Hey if you like music and have decent headphones why not try an rPAC? If you purchase it mail order you can no doubt demand your money back in 7 days if it doesn't do what it says on the tin. It won't take that long to find out ;)
John Dawson
I think that a lot of the stick is about the review, rather than the product.
Whilst I think that the standalone DAC is the most oversold item in hifi, I have nothing against this one. Another thing that nobody mentioned is that Arcam has been a respected name in hifi for a long time. I honestly would not expect them to produce rubbish. What's more, they are respected in down-to-earth hifi rather than silly-money hifi.
As to cost, size and convenience, it probably compares with my Echo Audiofire unit, but it is true to say that that does twice as much (input as well as output).

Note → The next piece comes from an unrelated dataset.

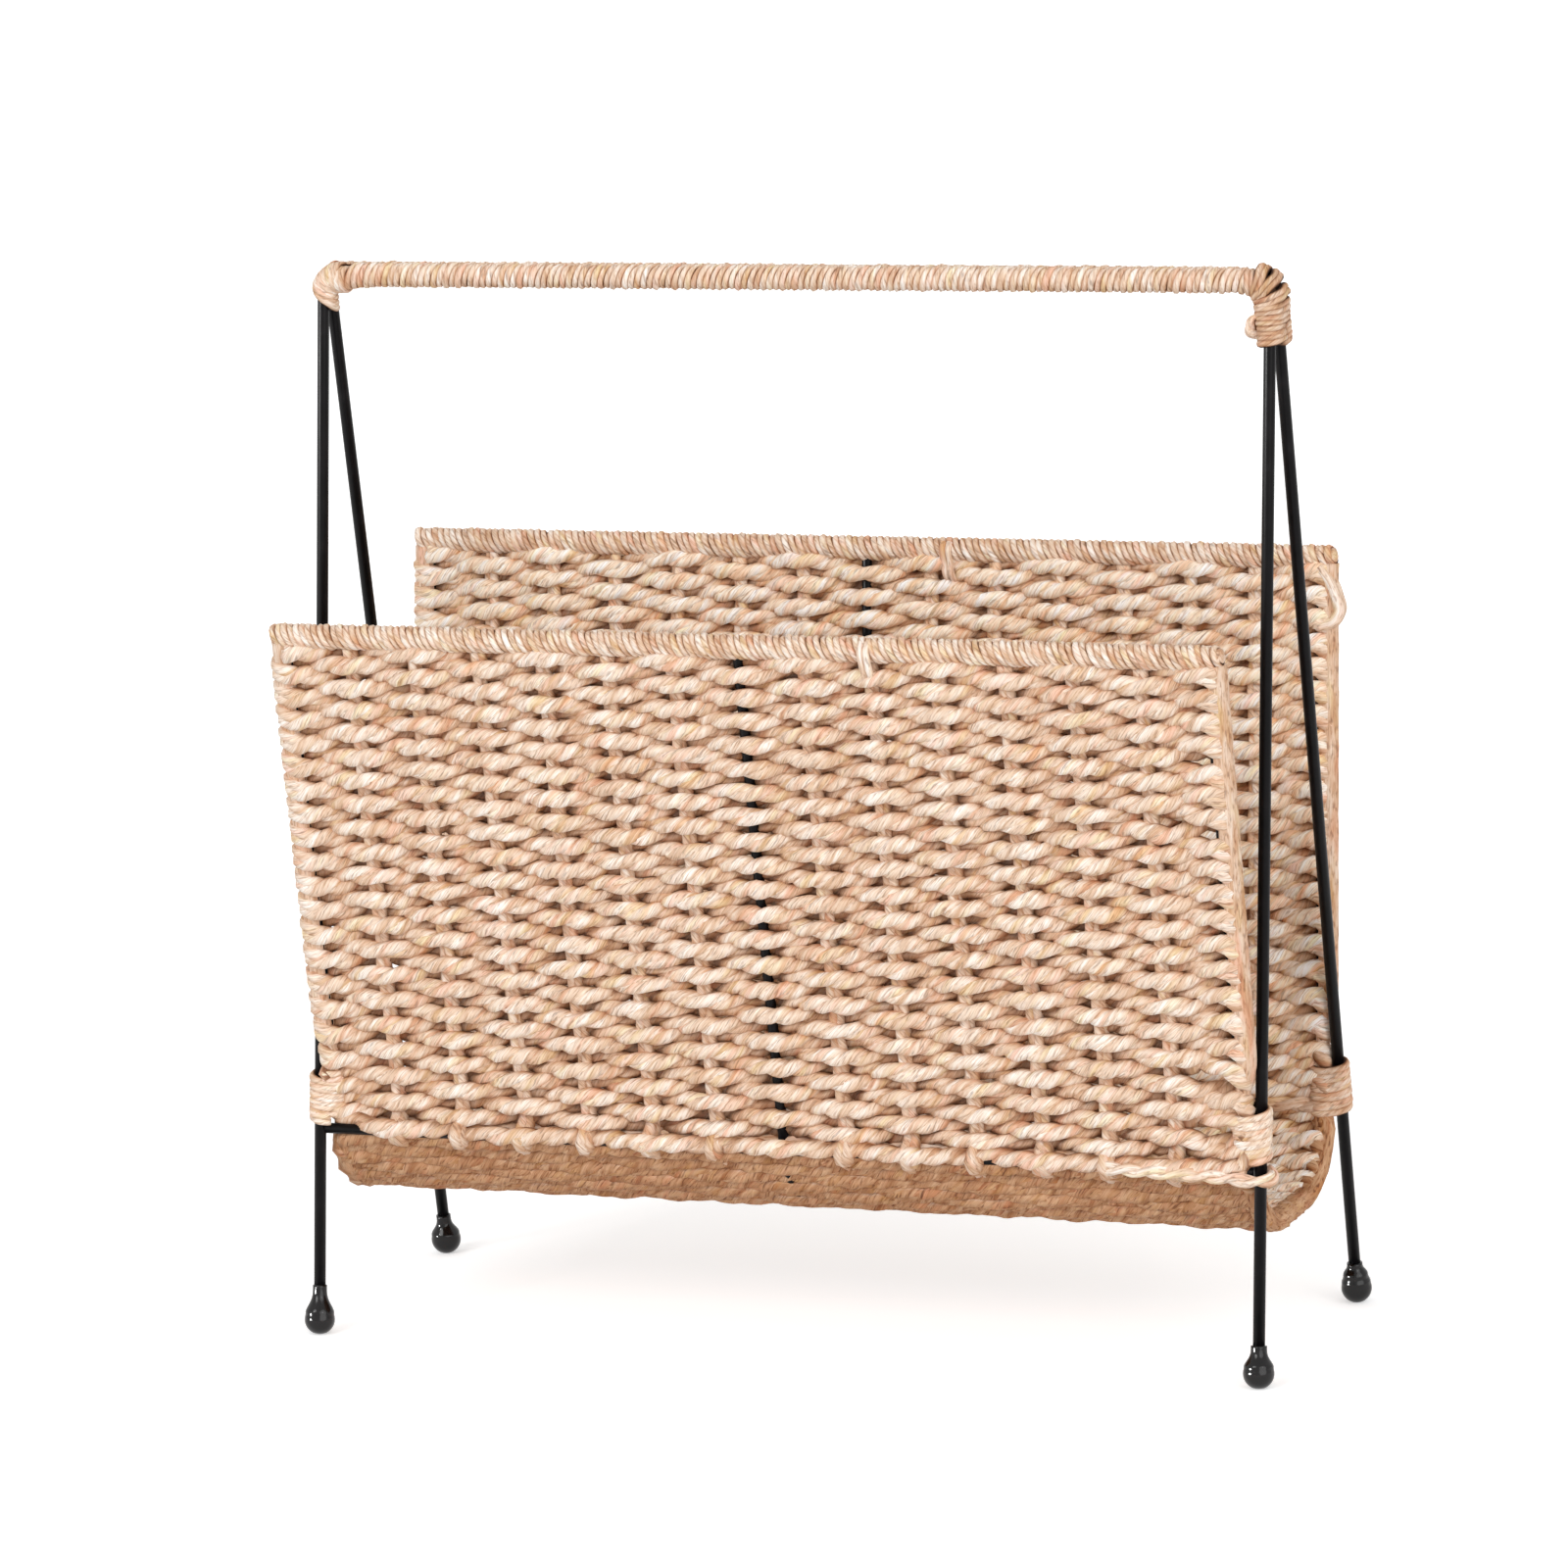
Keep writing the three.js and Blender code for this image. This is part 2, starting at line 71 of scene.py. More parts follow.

This is part of the marketing genius of the hifi manufacturing world, and I am cynical enough to think that someone, somewhere, thought, "Hey! Let's produce something with half the functionality at twice the price. Winner!" I'd like to think that, by spending the money on less, you get better. This is why I have an interface that does not sprout mic inputs and preamps that I wouldn't use.

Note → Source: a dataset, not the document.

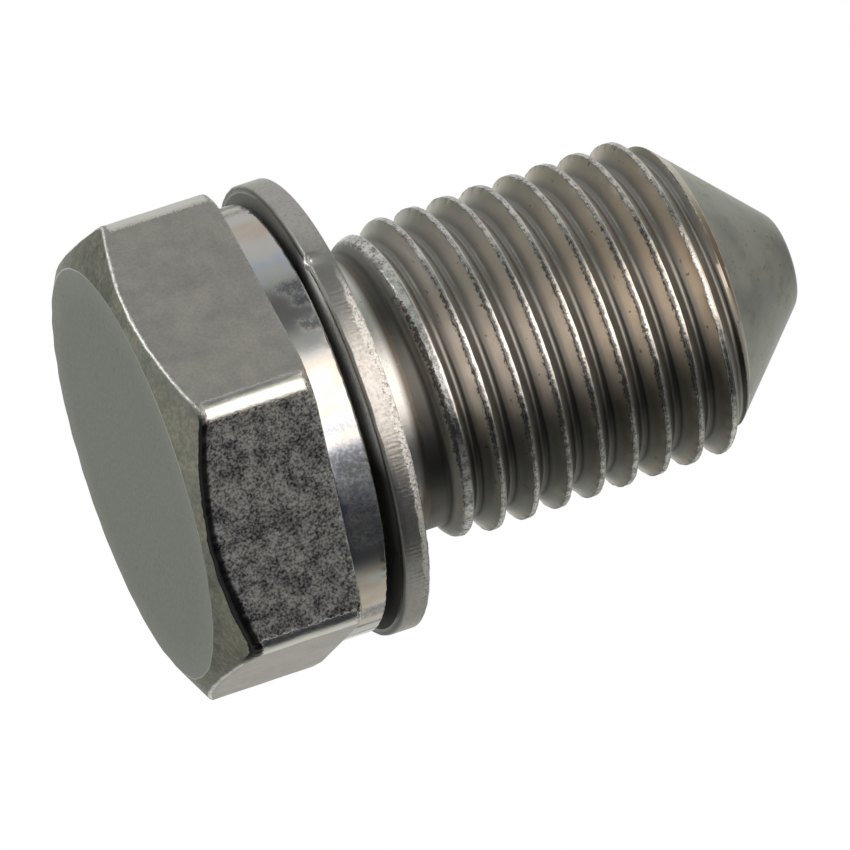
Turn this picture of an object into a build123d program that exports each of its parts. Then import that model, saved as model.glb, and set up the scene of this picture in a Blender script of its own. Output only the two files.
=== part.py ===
from build123d import *
import os
from math import ceil, radians, tan

# Oil drain plug with a captive sealing washer, in millimetres
# Origin: centre of the flat crown face that the plug stands on, with +Z along its axis to the tip

# Hexagon head
across_flats = 19.0
hex_height = 6.0
hex_edge_radius = 0.5
crown_inset = 0.55
crown_chamfer_angle = 30.0
hex_back_chamfer = 0.1

# Collar under the head
collar_diameter = 18.75
collar_height = 1.65
collar_edge_chamfer = 0.12

# Plain neck that carries the washer
neck_diameter = 12.1
neck_length = 3.4
neck_corner_chamfer = 0.3

# Rolled right-hand thread of the ISO basic profile
thread_diameter = 13.95
thread_pitch = 1.5
thread_length = 13.45
thread_flank_angle = 30.0
run_in_length = 2.3
run_in_depth = 0.47
groove_lead_turns = 0.54
groove_turns = 2

# Pilot cone with its rounded end
tip_half_angle = 45.0
tip_end_diameter = 3.8
tip_end_radius = 0.9

# Sealing washer
washer_thickness = 1.15
washer_ring_width = 3.35
washer_neck_clearance = 0.55
washer_collar_gap = 0.42
washer_roll_over = 0.2
washer_edge_break = 0.08

# Heights worked out from the sizes above
collar_top = hex_height + collar_height
thread_start = collar_top + neck_length
cone_start = thread_start + thread_length
collar_radius = collar_diameter / 2
thread_radius = thread_diameter / 2
neck_radius = neck_diameter / 2
tip_end_half = tip_end_diameter / 2
tip_top = cone_start + (thread_radius - tip_end_half) / tan(radians(tip_half_angle))

# The basic profile has a crest an eighth of the pitch wide and a root a quarter of it wide
crest_width = thread_pitch / 8
root_width = thread_pitch / 4
flank_slope = tan(radians(thread_flank_angle))
thread_depth = (thread_pitch - crest_width - root_width) / 2 / flank_slope
root_radius = thread_radius - thread_depth


# Thread groove: its form swept along two turns of the helix. Copies of it follow one another end
# to end, from the open air beside the neck to the open air beside the cone, where it runs out.
# Its form stands proud of the crest by half of what would make neighbouring turns meet.
groove_overshoot = crest_width / 2 / flank_slope / 2
groove_outer_radius = thread_radius + groove_overshoot
groove_outer_half = root_width / 2 + (thread_depth + groove_overshoot) * flank_slope
groove_start = thread_start - groove_lead_turns * thread_pitch
root_on_cone = cone_start + thread_depth / tan(radians(tip_half_angle))
groove_end = root_on_cone + groove_lead_turns * thread_pitch
groove_rise = groove_turns * thread_pitch
groove_count = ceil((groove_end - groove_start) / groove_rise)

with BuildPart() as thread_groove:
    with BuildLine():
        Helix(thread_pitch, groove_rise, root_radius, center=(0, 0, groove_start))
    with BuildSketch(Plane.XZ):
        Polygon(
            (root_radius, groove_start - root_width / 2),
            (root_radius, groove_start + root_width / 2),
            (groove_outer_radius, groove_start + groove_outer_half),
            (groove_outer_radius, groove_start - groove_outer_half),
            align=None,
        )
    sweep(is_frenet=True)


def corner_at(sketch, radius, height):
    """The corner of a section nearest to this radius and height."""
    return sketch.vertices().sort_by_distance((radius, height))[0]


# Plug body: forged hexagon head, turned collar and neck, rolled thread and pilot cone in one solid
with BuildPart() as drain_plug_body:
    with BuildSketch():
        RegularPolygon(across_flats / 2, 6, major_radius=False)
    extrude(amount=hex_height)
    fillet(drain_plug_body.edges().filter_by(Axis.Z), hex_edge_radius)
    chamfer(drain_plug_body.faces().sort_by(Axis.Z)[-1].edges(), hex_back_chamfer)

    # Crown chamfer: the head is kept inside a shallow cone that opens from the crown face
    with BuildSketch(Plane.XZ):
        crown_radius = across_flats / 2 - crown_inset
        cone_radius = across_flats
        cone_height = (cone_radius - crown_radius) * tan(radians(crown_chamfer_angle))
        Polygon(
            (0, 0),
            (crown_radius, 0),
            (cone_radius, cone_height),
            (cone_radius, cone_height + hex_height),
            (0, cone_height + hex_height),
            align=None,
        )
    revolve(axis=Axis.Z, mode=Mode.INTERSECT)

    # Turned collar, neck, thread blank and cone
    with BuildSketch(Plane.XZ) as shank_section:
        run_in_radius = thread_radius - run_in_depth
        Polygon(
            (0, hex_height),
            (collar_radius, hex_height),
            (collar_radius, collar_top),
            (neck_radius, collar_top),
            (neck_radius, thread_start),
            (run_in_radius, thread_start + run_in_radius - neck_radius),
            (thread_radius, thread_start + run_in_length),
            (thread_radius, cone_start),
            (tip_end_half, tip_top),
            (0, tip_top),
            align=None,
        )
        chamfer(corner_at(shank_section, collar_radius, collar_top), collar_edge_chamfer)
        chamfer(corner_at(shank_section, neck_radius, collar_top), neck_corner_chamfer)
        fillet(corner_at(shank_section, tip_end_half, tip_top), tip_end_radius)
    revolve(axis=Axis.Z)

    with Locations(*[(0, 0, k * groove_rise) for k in range(groove_count)]):
        add(thread_groove.part, mode=Mode.SUBTRACT)


# Sealing washer: a stamped ring, loose on the neck. Its head side has the rolled-over edge that
# the punch leaves, and the thread is larger than its bore, so it can't come off.
washer_bottom = collar_top + washer_collar_gap
washer_top = washer_bottom + washer_thickness
washer_bore_radius = neck_radius + washer_neck_clearance
washer_rim_radius = washer_bore_radius + washer_ring_width

with BuildPart() as sealing_washer:
    with BuildSketch(Plane.XZ):
        Polygon(
            (washer_bore_radius, washer_bottom),
            (washer_rim_radius, washer_bottom),
            (washer_rim_radius, washer_top),
            (washer_bore_radius, washer_top),
            align=None,
        )
    revolve(axis=Axis.Z)
    bore_edges = sealing_washer.edges().filter_by(GeomType.CIRCLE).sort_by(SortBy.RADIUS)[:2]
    rim_edges = sealing_washer.edges().filter_by(GeomType.CIRCLE).sort_by(SortBy.RADIUS)[-2:]
    chamfer(rim_edges.sort_by(Axis.Z)[0], washer_roll_over)
    chamfer(rim_edges.sort_by(Axis.Z)[1], washer_edge_break)
    chamfer(bore_edges, washer_edge_break)


os.makedirs("parts", exist_ok=True)
drain_plug_body.part.label = "drain_plug_body"
sealing_washer.part.label = "sealing_washer"
export_step(drain_plug_body.part, "parts/drain_plug_body.step")
export_step(sealing_washer.part, "parts/sealing_washer.step")
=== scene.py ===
import math

import bpy
import numpy as np
from mathutils import Matrix, Vector


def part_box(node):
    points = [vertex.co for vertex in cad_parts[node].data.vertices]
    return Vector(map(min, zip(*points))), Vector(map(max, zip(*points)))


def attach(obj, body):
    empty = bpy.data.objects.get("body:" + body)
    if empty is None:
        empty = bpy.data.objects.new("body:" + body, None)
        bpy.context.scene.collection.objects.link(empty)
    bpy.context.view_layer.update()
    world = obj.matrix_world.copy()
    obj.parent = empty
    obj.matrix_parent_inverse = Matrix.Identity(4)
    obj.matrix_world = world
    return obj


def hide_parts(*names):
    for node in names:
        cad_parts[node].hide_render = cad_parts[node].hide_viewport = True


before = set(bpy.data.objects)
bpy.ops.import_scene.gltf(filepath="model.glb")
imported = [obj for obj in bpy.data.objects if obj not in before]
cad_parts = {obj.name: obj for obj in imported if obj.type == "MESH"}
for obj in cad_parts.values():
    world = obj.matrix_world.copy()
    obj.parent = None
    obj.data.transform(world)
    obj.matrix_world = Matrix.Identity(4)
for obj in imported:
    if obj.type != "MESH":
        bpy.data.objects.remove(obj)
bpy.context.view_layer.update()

# Sizes. The build uses millimetres and turns them into metres when a mesh is made.

MM = 0.001
plug_low, plug_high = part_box("drain_plug_body")
washer_low, washer_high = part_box("sealing_washer")

CORNER_RADIUS = plug_high.x / MM
HALF_FLATS = plug_high.y / MM
TOTAL_HEIGHT = plug_high.z / MM
FACE_RADIUS = HALF_FLATS - 0.55
CROWN_ANGLE = math.radians(30.0)
CROWN_SLOPE = math.tan(CROWN_ANGLE)
HEX_HEIGHT = 6.0
HEX_SIDE = math.radians(60.0)
HEX_CORNER_ROUND = 0.9
CROWN_EDGE_ROUND = 0.14
BACK_EDGE_ROUND = 0.11
BACK_CORNER_ROUND = 0.35
COLLAR_RADIUS = 9.375
COLLAR_TOP = 7.65
COLLAR_EDGE_ROUND = 0.14
NECK_RADIUS = 6.05
NECK_FILLET = 0.3

PITCH = 1.5
FLANK_ANGLE = math.radians(30.0)
CREST_RADIUS = 6.975
ROOT_RADIUS = 6.1
ROOT_ROUND = 0.2165
FIRST_ROOT_ROUND = 0.4
CREST_HALF_WIDTH = 0.12
CREST_PHASE = 11.11
RUN_IN_START = 11.05
RUN_IN_KNEE = 11.505
RUN_IN_KNEE_RADIUS = 6.505
RUN_IN_END = 13.35
THREAD_BOTTOM = 10.93
THREAD_TOP = 25.5
TIP_RADIUS = 1.9
TIP_ROUND = 0.9
CONE_ANGLE = math.radians(45.0)
CONE_START = TOTAL_HEIGHT - (CREST_RADIUS - TIP_RADIUS)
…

Motherboards now have built-in "soundcards" that are infinitely better than those of a few years ago, but, if I wanted something that might be better yet, and was able to rule out wanting to record, would I consider this device? Certainly, I would.
The first poster did hit nail on head with the point about [double-]blind testing.
The refusal of the industry and its publishing bedfellows, on and offline, to take this fully onboard is a disgrace. The fact that it is endorsed by big-spending customers, who actually wish to be seen as over and above all that sort of thing, is successful con of religious proportions.
"As far as the real world is concerned, high-end audio lost its credibility during the 1980s, when it flatly refused to submit to the kind of basic honesty controls (double-blind testing, for example) that had legitimized every other serious scientific endeavor since Pascal. "
--- J. Gordon Holt, founding editor of Stereophile.